Although very many awful things were done during the Armed Struggle—not the least of which was the civil war—almost all Eritreans were willing to deal with those issues in an Eritrea that delivered on the promises made during the Armed Struggle: a country that was governed on the basis of secular, democratic, decentralized system. The PFDJ took measures to mystify democracy (just as South Africa’s President Thabo Mbeki mystified AIDS) and in the process Eritrea sustained a heavy loss and lost opportunities (just as Mbeki’s decision caused the premature death of 365,000 South Africans.)

The denial of political space to Eritrean parties radicalized them with some justifying armed struggle.  Others, they just dropped out. The government’s decision to nationalize land, to redraw borders, radicalized those who want the powers of the central government to be restricted.
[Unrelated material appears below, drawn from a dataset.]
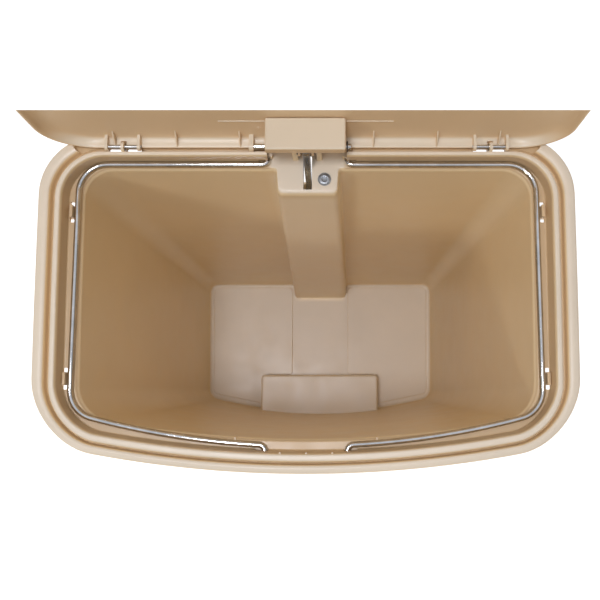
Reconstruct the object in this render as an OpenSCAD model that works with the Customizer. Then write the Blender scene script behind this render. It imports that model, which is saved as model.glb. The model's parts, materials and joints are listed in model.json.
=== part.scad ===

The continuous purging of its own members has given the party a continuously shrinking base, and a recycled (freeze, thaw, freeze again, thaw again) senior personnel who are anything but motivated.  Their only motivation is fear: fear of punishment.

Some of these decisions were made after “studies” and some even have the imprint of a national assembly (such as the re-drawing of the provinces.) Some have popular support—seriously, how many Eritreans are protesting for the rights of Jehovahs Witnesses? All these decisions are completely rational—if your objective is to empower one man, the head of state, and to reduce everybody else to a subject.  That is, they were done methodically and deliberately.   And, if we the subjects want to become citizens, our mission is clear: to call for, and work for, deliberately and methodically, the reversal of all these decisions. If we win, we will become citizens. If Isaias Afwerki wins, he will linger on, and his fate will be that of every African Big Man: clinging to power, relying on an ever-shrinking base, and making promises and prophesies that he can’t deliver on.

Happy Independence Day, Eritrea, and welcome to Africa.